We propose a neural network model, SepNet, based on depthwise separable convolution and investigate its performance under atmospheric turbulence conditions. We examine the influence of varying atmospheric turbulence intensities and transmission distances on the model’s recognition accuracy. The results demonstrate that SepNet demonstrates high performance in the recognition of topological charges and spherical aberration coefficient, exhibiting high stability. Notably, under strong turbulence conditions (Cn2=10-14m-2/3), at a transmission distance of 3000 m, SepNet exhibits the best overall performance compared to Resnet 18, Resnet 34, and Xception.

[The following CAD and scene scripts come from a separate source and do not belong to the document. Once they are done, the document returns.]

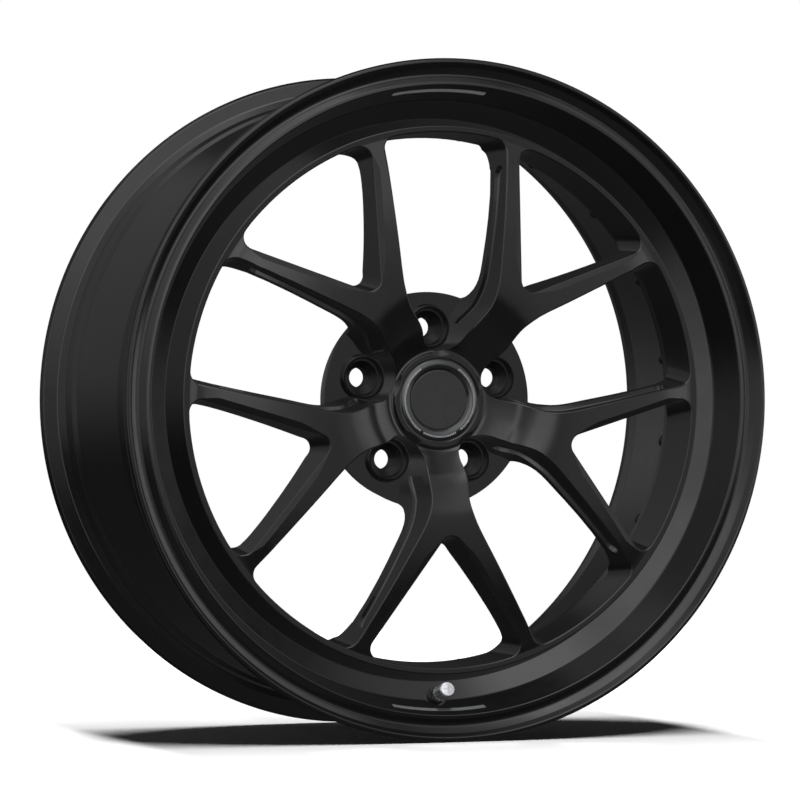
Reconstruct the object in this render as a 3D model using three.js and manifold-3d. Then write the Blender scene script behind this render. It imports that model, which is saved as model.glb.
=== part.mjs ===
// Forged multi-piece road wheel, five forked spokes, 19 x 8.5J, in millimetres, +Z up.
// The wheel turns about Y and its outboard side faces -Y. Depths below are measured
// inboard from the plane of the front flange crest.
import * as THREE from "three";
import Module from "manifold-3d";
import { mergeVertices } from "three/addons/utils/BufferGeometryUtils.js";

const wasm = await Module();
wasm.setup();

// ---- driving dimensions ----
const CREST_TO_CREST = 232.4;
const FLANGE_R = 258.6;
const SEGMENTS = 40;
const SPOKES = 5;
const LUG_CIRCLE_R = 56;
const LUG_BORE_R = 7.6;
const LUG_POCKET_R = 14.3;
const LUG_COLLAR_R = 16.4;
const COLLAR_FACE_DEPTH = 50;
const PAD_DEPTH = 55;
const HUB_FACE_DEPTH = 75;
const PAD_R = 80.9;
const CAP_BORE_R = 31.7;
const HUB_BORE_R = 36.6;
const RING_BACK_DEPTH = 57;
const FLANGE_PLATE = 4.2;
const GAP = 0.3;
const MERGE_TOLERANCE = 0.05;
const BOLTS = 20;
const BOLT_CIRCLE_R = 207.8;
const BOLT_SHANK_R = 3.3;
const VALVE_ANGLE = 269.4;
const VALVE_BASE_R = 226.3;
const VALVE_BASE_DEPTH = 33;
const VALVE_TILT = 14.5;
const STRIPE_SPANS = { top: [82.5, 100.75], bottom: [259.25, 277.5] };

const rad = (deg) => deg * Math.PI / 180;
const yAt = (depth) => depth - CREST_TO_CREST / 2;

// ---- closed solids ----
function toSolid(geometry) {
  geometry.deleteAttribute("normal");
  geometry.deleteAttribute("uv");
  const g = mergeVertices(geometry, 1e-4);
  const mesh = new wasm.Mesh({
    numProp: 3,
    vertProperties: new Float32Array(g.attributes.position.array),
    triVerts: new Uint32Array(g.index.array),
  });
  return new wasm.Manifold(mesh);
}

function toGeometry(solid) {
  const mesh = solid.simplify(MERGE_TOLERANCE).getMesh();
  const g = new THREE.BufferGeometry();
  g.setAttribute("position", new THREE.BufferAttribute(new Float32Array(mesh.vertProperties), 3));
  g.setIndex(new THREE.BufferAttribute(new Uint32Array(mesh.triVerts), 1));
  g.computeVertexNormals();
  return g;
}

// rings of the same count of points, joined in order and closed by a fan at both ends
function skin(rings) {
  const n = rings[0].length;
  const pos = rings.flat(2);
  const idx = [];
  for (let k = 0; k + 1 < rings.length; k++) {
    for (let i = 0; i < n; i++) {
      const a = k * n + i;
      const b = k * n + (i + 1) % n;
      idx.push(a, b, a + n, b, b + n, a + n);
    }
  }
  const last = (rings.length - 1) * n;
  const middle = (ring) => [0, 1, 2].map((k) => ring.reduce((sum, p) => sum + p[k], 0) / n);
  const low = rings.length * n;
  pos.push(...middle(rings[0]), ...middle(rings[rings.length - 1]));
  for (let i = 0; i < n; i++) {
    const j = (i + 1) % n;
    idx.push(low, j, i, low + 1, last + i, last + j);
  }
  const g = new THREE.BufferGeometry();
  g.setAttribute("position", new THREE.BufferAttribute(new Float32Array(pos), 3));
  g.setIndex(idx);
  const solid = toSolid(g);
  if (solid.volume() > 0) return solid;
  for (let i = 0; i < idx.length; i += 3) [idx[i], idx[i + 1]] = [idx[i + 1], idx[i]];
  g.setIndex(idx);
  return toSolid(g);
}

// closed outline of [radius, height] pairs turned about the local Y axis
function turned(outline, segments = SEGMENTS, start = 0) {
  let area = 0;
  for (let i = 0; i < outline.length; i++) {
    const [r0, h0] = outline[i];
    const [r1, h1] = outline[(i + 1) % outline.length];
    area += r0 * h1 - r1 * h0;
  }
  const points = area > 0 ? [...outline] : [...outline].reverse();
  const onAxis = points.some((p) => p[0] === 0);
  if (onAxis) {
    while (!(points[0][0] === 0 && points[points.length - 1][0] === 0)) points.push(points.shift());
  } else {
    points.push(points[0]);
  }
  const vectors = points.map(([r, h]) => new THREE.Vector2(r, h));
  return toSolid(new THREE.LatheGeometry(vectors, segments, start));
}

// facets touch the stated radii from outside, with a flat one at the bottom of the wheel
const CORNER = 1 / Math.cos(Math.PI / SEGMENTS);
const wheelTurned = (outline) => turned(
  outline.map(([r, d]) => [r * CORNER, yAt(d)]), SEGMENTS, Math.PI / SEGMENTS);

// local frame whose Y axis becomes the given direction, for small turned pieces
function place(solid, origin, direction) {
  const q = new THREE.Quaternion().setFromUnitVectors(
    new THREE.Vector3(0, 1, 0), new THREE.Vector3(...direction).normalize());
  const m = new THREE.Matrix4().compose(
    new THREE.Vector3(...origin), q, new THREE.Vector3(1, 1, 1));
  return solid.transform(m.elements);
}

// a point r out along the angle, with a sideways offset, at a depth
function polar(deg, u, w, depth) {
  const c = Math.cos(rad(deg));
  const s = Math.sin(rad(deg));
  return [u * c - w * s, yAt(depth), u * s + w * c];
}

function rounded(corners, steps = 3) {
  const out = [];
  const n = corners.length;
  corners.forEach(([x, y, r], i) => {
    if (!r) {
      out.push([x, y]);
      return;
    }
    const p = new THREE.Vector2(x, y);
    const a = new THREE.Vector2(...corners[(i + n - 1) % n].slice(0, 2)).sub(p).normalize();
    const b = new THREE.Vector2(...corners[(i + 1) % n].slice(0, 2)).sub(p).normalize();
    const half = Math.acos(THREE.MathUtils.clamp(a.dot(b), -1, 1)) / 2;
    const centre = a.clone().add(b).normalize().multiplyScalar(r / Math.sin(half)).add(p);
    const from = a.multiplyScalar(r / Math.tan(half)).add(p).sub(centre);
    const to = b.multiplyScalar(r / Math.tan(half)).add(p).sub(centre);
    let sweep = to.angle() - from.angle();
    if (sweep > Math.PI) sweep -= 2 * Math.PI;
    if (sweep < -Math.PI) sweep += 2 * Math.PI;
    for (let k = 0; k <= steps; k++) {
      const q = from.clone().rotateAround(new THREE.Vector2(), sweep * k / steps).add(centre);
      out.push([q.x, q.y]);
    }
  });
  return out;
}

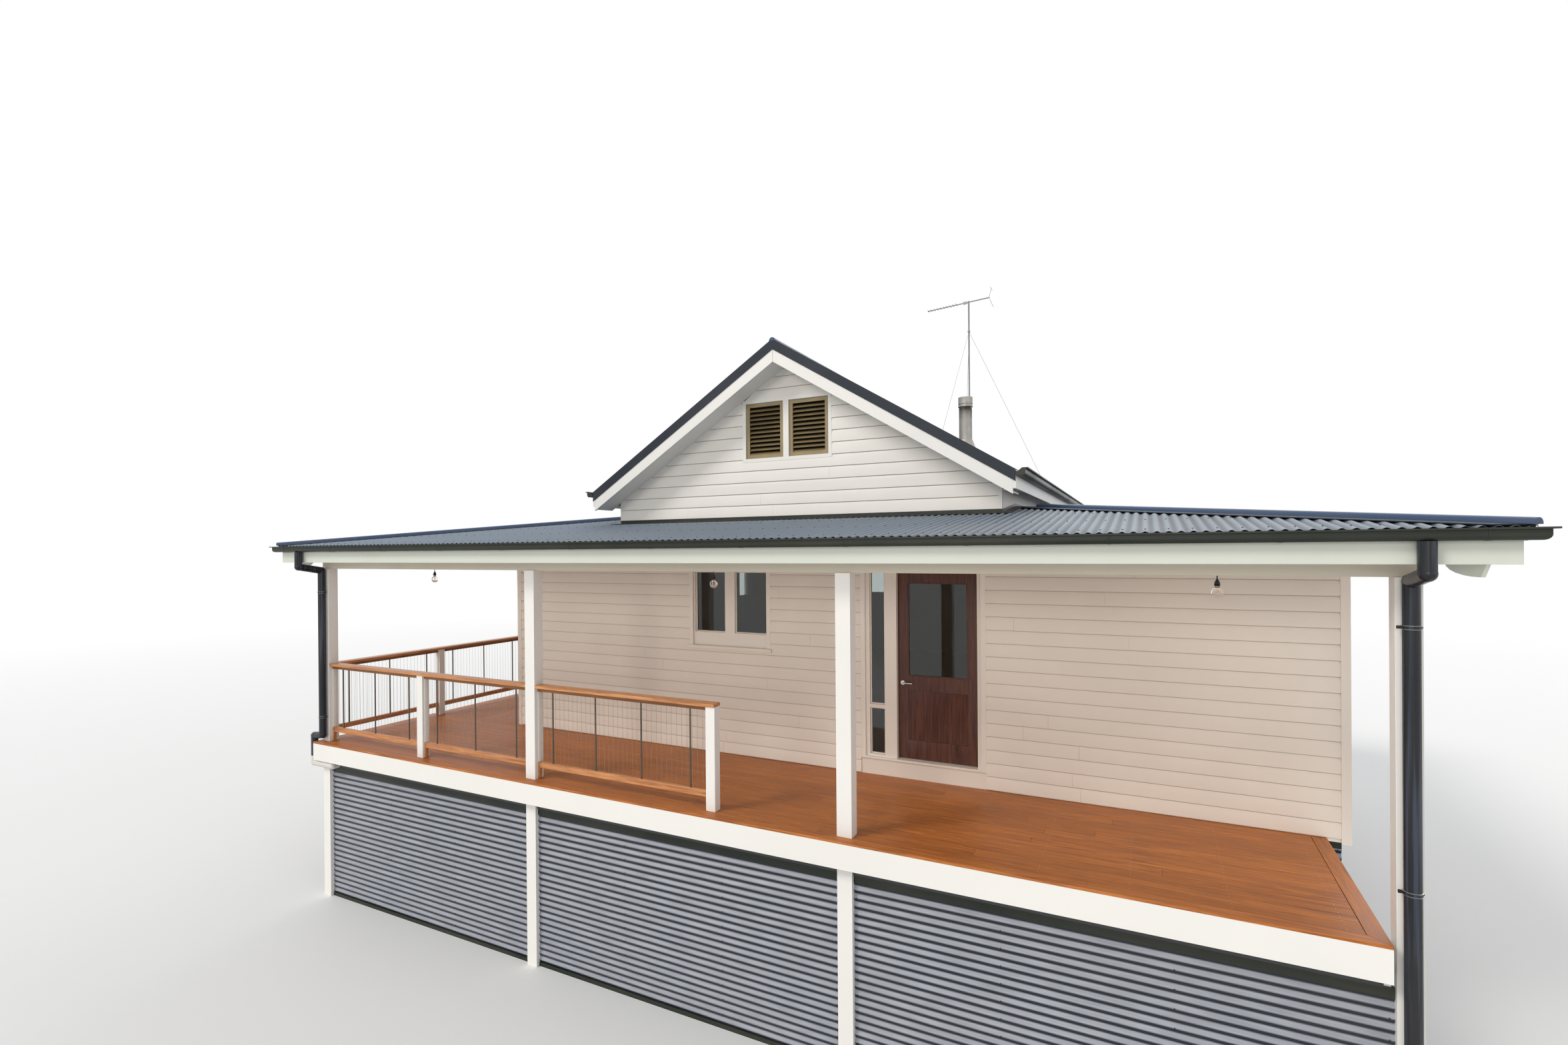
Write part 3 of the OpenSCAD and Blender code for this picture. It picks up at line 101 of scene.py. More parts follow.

Moreover, the SepNet model has shown good generalization capabilities and robustness, retaining high accuracy in scenarios even where the turbulence intensity is unknown. These research findings have important implications for the design of OAM encoding approaches used in free-space optical communication systems. Although this paper has investigated the combined effects of spherical aberration and atmospheric turbulence on topological charge identification, practical applications are often confronted with complex and variable atmospheric conditions. Beyond turbulent effects, phenomena such as gas absorption and scattering are also frequently encountered. Therefore, to enhance the practicality and performance of the SepNet model, multi-scenario testing is essential, along with the integration of advanced architectures such as attention mechanisms and inverted residual structures to improve its adaptability and robustness in complex atmospheric environments.